As a Protestant, I know my own tradition is fraught with wounds, scars, warts, and the brokenness that comes from being a group of sinful people on a common but frail mission together. Although I’ve referenced the Eastern Orthodox tradition in Litany of Secrets and Catholicism in The Broken Cross, the varieties of Protestant expression are within my literary rifle sights in upcoming volumes. And one would argue my criticism of my own spiritual family within those books is more pointed. We’ll see, if we ever get to those for publication. I’m sure much will be in the eye of the beholder. I simply want you three to know for sure that whatever troubling matters occur within my story, they are for the sake of story, not to excoriate the RCC, and the story heads in a direction which I hope eventually shows my appreciation for the RCC.

But I wanted to share the details of my upcoming release with the three of you, mainly due to the respect I have for you and for the intellectual and spiritual vigor you have given and continue to give me as a fellow pilgrim on God’s road. Most grateful I am that we are part of this family tree of faith and that through the gift of story, we can come to grips with faith in newer and bolder ways.

“We also have to admit that we are a bunch of sinners in pursuit of salvation. And when we experience salvation, we’re also able to lead others to it. I’m not saying that everybody needs to be a public sinner before we can preach about God’s grace, but if anybody should stumble and fall, that should not be the last word. Stumbling and falling is an invitation for us to hold on more firmly to the hand of God.” (Cardinal Peter Turkson)

Many thanks for your time spent reading this, for your faith, and for your prayers as I continue to explore my own."

Their responses? Nothing short of amazing. Absolutely full of grace and class.

One said: "Please set your mind at ease about the way in which Catholics or the Church are depicted. I think I'm safe in saying that you would be almost constitutionally incapable of communicating contempt or scorn for the RCC. In any case, the sins of her members are the reason she exists at all, eh?

Another: "As a writer telling a story, it must have context and backdrop to be believable...Including events ripped from the headlines concerning the RCC as the backdrop is certainly appropriate. I have spent a good bit of time in [places like these where] I found more challenges to my faith than I have ever encountered in newspapers or novels."

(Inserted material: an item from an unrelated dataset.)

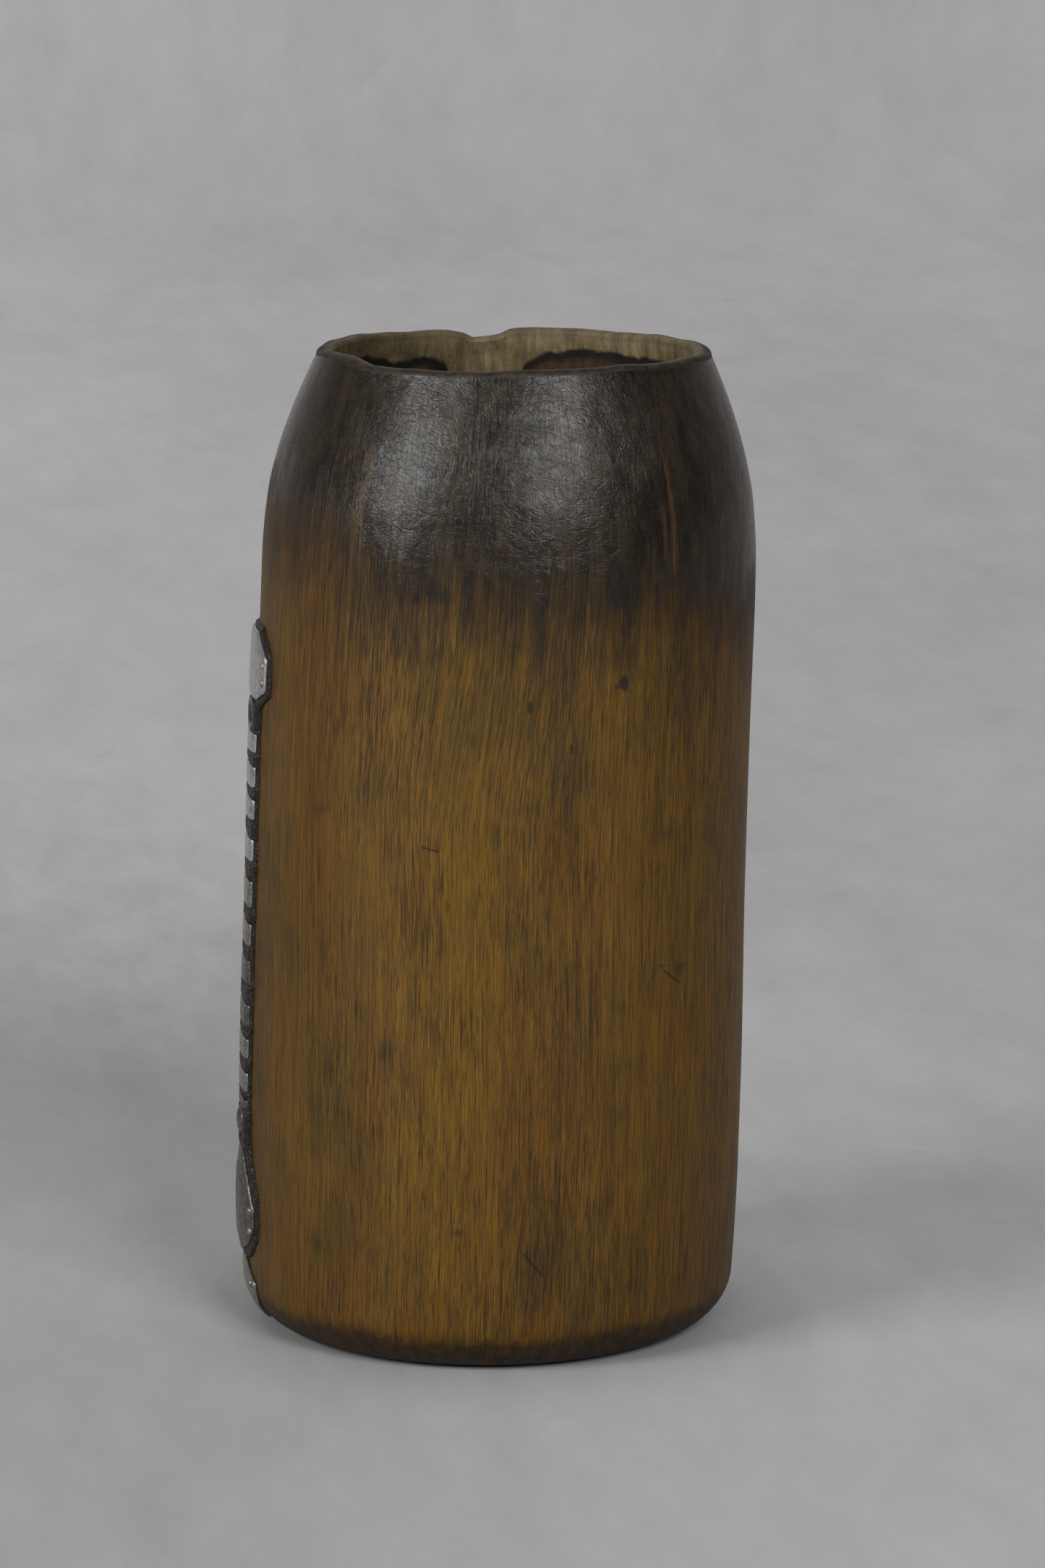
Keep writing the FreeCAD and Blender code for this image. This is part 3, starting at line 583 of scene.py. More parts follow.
    def streak(x_deg, lo_z, hi_z, width, colour, amount):
        """A vertical streak in the crust, by angle and height."""
        nonlocal col
        a = on_wood_mm(x_deg, (lo_z + hi_z) / 2)
        d = g.vec("SUBTRACT", g.vec("ADD", p, g.vec("MULTIPLY", fine_w, (1.0, 1.0, 0.0))), a)
        along = g.math("ABSOLUTE", g.vec("DOT_PRODUCT", d, (0.0, 0.0, 1.0)))
        t_ = Vector((-math.sin(math.radians(x_deg)), math.cos(math.radians(x_deg)), 0.0))
        across = g.math("ABSOLUTE", g.vec("DOT_PRODUCT", d, tuple(t_)))
        out_ = g.vec("DOT_PRODUCT", d, (math.cos(math.radians(x_deg)), math.sin(math.radians(x_deg)), 0.0))
        keep = g.math("MULTIPLY", g.step(across, width, width * 0.3), g.step(along, (hi_z - lo_z) / 2, (hi_z - lo_z) / 2 * 0.55))
        keep = g.math("MULTIPLY", keep, g.step(out_, -30.0, -20.0))
        keep = g.math("MULTIPLY", keep, g.step(g.noise(g.vec("MULTIPLY", q, (0.9, 0.9, 0.12)), 2, 0.6), 0.34, 0.60, 0.0, amount))
        col = g.mix(keep, col, colour)

    streak(303.6, 190, 224, 1.3, (0.085, 0.047, 0.012, 1.0), 0.66)
    streak(301.0, 194, 208, 0.8, (0.080, 0.045, 0.012, 1.0), 0.5)
    streak(317.0, 184, 222, 4.2, (0.010, 0.0075, 0.006, 1.0), 0.9)
    streak(226.0, 190, 226, 3.0, (0.070, 0.045, 0.020, 1.0), 0.65)
    streak(196.0, 196, 222, 3.0, (0.066, 0.044, 0.022, 1.0), 0.6)
    streak(60.0, 188, 224, 2.6, (0.090, 0.052, 0.018, 1.0), 0.7)
    streak(130.0, 186, 214, 3.6, (0.012, 0.009, 0.007, 1.0), 0.8)

    # base band
    bd = g.math("ADD", shade, g.math("MULTIPLY", g.math("SUBTRACT", g.noise(g.vec("MULTIPLY", q, (0.5, 0.5, 0.25)), 3, 0.6), 0.5), 5.0))
    col = g.mix(g.step(bd, -1.0, 3.0, 0.0, 0.86), col, g.mix(g.step(g.noise(g.vscale(p, 0.4), 3, 0.6), 0.35, 0.65), (0.015, 0.0070, 0.0030, 1.0), (0.042, 0.0215, 0.0080, 1.0)))

    # painted shade: a thin dark line under the lip where it turns over
    lip_shadow_line = g.math("MULTIPLY", g.step(g.attr("under"), 3.2, 1.4), g.step(g.attr("under"), 0.2, 1.0))
    col = g.mix(g.math("MULTIPLY", lip_shadow_line, g.step(g.noise(g.vec("MULTIPLY", p, (0.12, 0.12, 0.12)), 2, 0.5), 0.35, 0.55, 0.15, 0.8)), col, (0.007, 0.0052, 0.004, 1.0))

    # inside: pale near the rim, a dark band, brown below
    ins = g.attr("inside")
    inner_band = g.math("ADD", g.attr("inner_band"), g.math("MULTIPLY", g.math("SUBTRACT", g.noise(g.vec("MULTIPLY", p, (0.30, 0.30, 0.22)), 3, 0.6), 0.5), 2.2))
    run = g.noise(g.vec("MULTIPLY", p, (0.42, 0.42, 0.13)), 4, 0.62)
    pale = g.ramp(run, [(0.30, (0.095, 0.072, 0.034)), (0.50, (0.155, 0.123, 0.060)), (0.70, (0.225, 0.184, 0.098))])
    # painted shade: the inner wall is darkened towards 215 degrees, the side that gets less light, with patchy grime on
    # top
    grime_and_shade = g.noise(g.vec("MULTIPLY", p, (0.11, 0.11, 0.08)), 3, 0.6)
    grime_and_shade = g.math("ADD", g.math("MULTIPLY", g.attr("shaded_side"), 1.1), g.math("MULTIPLY", g.math("SUBTRACT", grime_and_shade, 0.5), 1.6))
    pale = g.mix(g.step(grime_and_shade, 0.10, 0.95, 0.0, 0.82), pale, g.mix(1.0, pale, (0.40, 0.37, 0.36, 1.0), "MULTIPLY"))
    pale = g.mix(g.math("MULTIPLY", pore_mask, 0.4), pale, (0.045, 0.030, 0.016, 1.0))
    deep = g.ramp(run, [(0.30, (0.020, 0.012, 0.007)), (0.70, (0.070, 0.040, 0.020))])
    inner_col = g.mix(g.step(inner_band, 1.2, 3.4), (0.010, 0.0085, 0.0065, 1.0), deep)
    inner_col = g.mix(g.step(inner_band, -0.7, 0.5), pale, inner_col)
    top_edge = g.step(g.attr("below"), 2.2, 0.4, 0.0, 0.40)
    inner_col = g.mix(top_edge, inner_col, (0.060, 0.043, 0.024, 1.0))
    col = g.mix(g.step(ins, 0.05, 0.9), col, inner_col)

    # lip: rubbed brown along its top
    lipf = g.attr("lip")
    rub = g.noise(g.vec("MULTIPLY", p, (0.35, 0.35, 0.6)), 3, 0.6)
    lip_col = g.mix(g.step(rub, 0.36, 0.64), (0.010, 0.0066, 0.0034, 1.0), (0.036, 0.024, 0.0100, 1.0))
    col = g.mix(g.math("MULTIPLY", g.step(lipf, 0.1, 0.9, 0.0, 0.95), g.step(ins, 0.95, 0.35)), col, lip_col)

    # relief
    grain_h = g.math("SUBTRACT", g.math("MULTIPLY", fine, 0.5), g.math("ADD", g.math("MULTIPLY", pore_mask, 0.45), g.math("MULTIPLY", big_mask, 0.6)))
    grain_h = g.math("MULTIPLY", grain_h, g.step(black, 0.95, 0.2, 0.25, 1.0))
    n1 = g.bump(grain_h, 0.00010, 0.8)
    swirl = g.vec("ADD", p, g.vscale(g.vec("SUBTRACT", g.noise(g.vscale(p, 0.15), 2, 0.5, color=True), (0.5, 0.5, 0.5)), 4.5))
    tilt = g.nt.nodes.new("ShaderNodeVectorRotate")
    tilt.rotation_type = "Y_AXIS"
    g.put(tilt.inputs["Vector"], swirl)
    tilt.inputs["Angle"].default_value = math.radians(-24)
    leather_n = g.noise(g.vec("MULTIPLY", tilt.outputs[0], (1.0, 1.0, 2.9)), 3, 0.6)
    lumps = g.noise(g.vscale(p, 0.13), 2, 0.5)
    creases = g.voronoi(g.vec("MULTIPLY", tilt.outputs[0], (0.30, 0.30, 0.62)), "DISTANCE_TO_EDGE")
    hide_h = g.math("ADD", g.math("MULTIPLY", leather_n, 0.36), g.math("MULTIPLY", lumps, 1.3))
    hide_h = g.math("ADD", hide_h, g.math("MULTIPLY", g.step(creases, 0.0, 0.10), 0.10))
    hide_h = g.math("MULTIPLY", hide_h, black)
    n2 = g.bump(hide_h, 0.00028, 0.9, n1)
    rough = g.mix(black, g.line(fine, 0.3, 0.7, 0.60, 0.50), g.line(leather_n, 0.3, 0.7, 0.31, 0.235))
    rough = g.mix(g.step(ins, 0.3, 0.7), rough, (0.72, 0.72, 0.72, 1.0))
    rough = g.mix(g.step(lipf, 0.25, 0.75), rough, (0.62, 0.62, 0.62, 1.0))
    return g.finish(col, rough, n2, **{"Specular IOR Level": 0.38})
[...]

The third: "I agree...that I would not question your motives, either, because...[t]here is no denying the RCC is fraught with scandal and impropriety, but knowing you, you did not write this book to exploit or condemn."

I'm sure my friends appreciated being brought into the loop about my specific intentions. But just the same, I am profoundly appreciative of their sensitivity and understanding. To hear that from them meant the world to me.

In his novel South of Broad, Pat Conroy once said, "There is a lot wrong with the Catholic Church, but my people know how to put on a show." This is no mere show, with all due respect. There are flaws in faith communities, to be sure, and the Catholic Church may be one of them, but I have experienced class and grace from its people. 

Mike, William, and Deb...Many thanks.